A Bangkok court is set to decide on Monday on charges against Chiranuch Premchaiporn that could carry a penalty of up to 20 years in prison, in a case that has shone a spotlight on Thailand’s strict lese majeste and computer laws.
Chiranuch, the editor of the popular Prachatai news website, denies allegations that she did not remove 10 online posts perceived as critical to the monarchy quickly enough in 2008.
“I don’t think I’m guilty; I think I did the right thing.
Fighting this is the way to prove that I’m right,” she said.
Chiranuch’s case has received widespread international attention, because of both the length of the potential sentence and the fact the accusations relate to other people’s comments that she says she removed as quickly as possible.
She has also made the unusual decision to deny the charges — many accused in Thai lese majeste trials opt to plead guilty in the hope of receiving a royal pardon.
“This is a quick solution for those who have that option but I don’t think that’s the right way to resolve the issue.
That just means that it will remain an open wound in Thai history and the Thai justice system,” she said.
The royal family is a highly sensitive topic in politically turbulent Thailand.
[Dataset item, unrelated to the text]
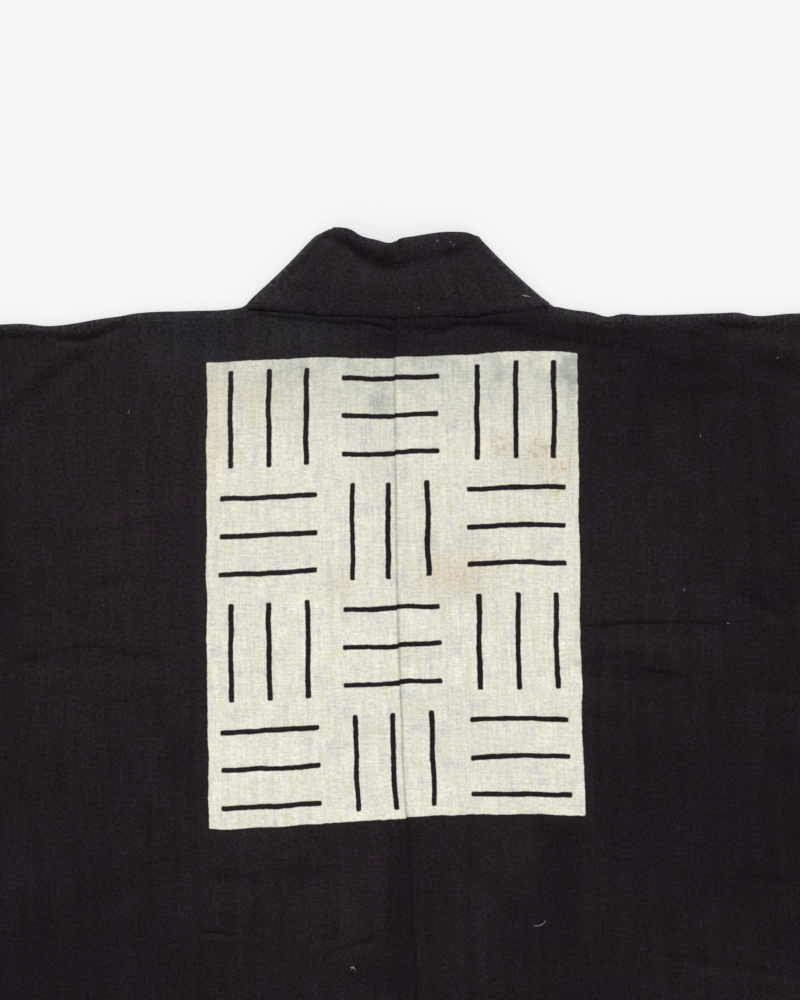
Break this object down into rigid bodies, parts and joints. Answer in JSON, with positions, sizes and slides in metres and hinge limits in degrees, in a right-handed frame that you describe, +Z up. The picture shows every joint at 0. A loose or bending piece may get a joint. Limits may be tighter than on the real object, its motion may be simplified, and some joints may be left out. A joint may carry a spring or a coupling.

King Bhumibol Adulyadej, who is revered as a demi-god by many Thais, has been hospitalised since September 2009.
Observers say prosecutions under lese majeste legislation — which bans criticism of the king, queen, heir or regent — surged following a 2006 coup by royalist generals that left the kingdom deeply polarised.
The country saw huge street protests in Bangkok and a violent crackdown in 2010.
An innocent verdict would herald a slight widening of public space on the Internet, while a guilty judgment would see “an ugly backlash” against Thailand’s approach to freedom of expression, said David Streckfuss, an expert on lese majeste.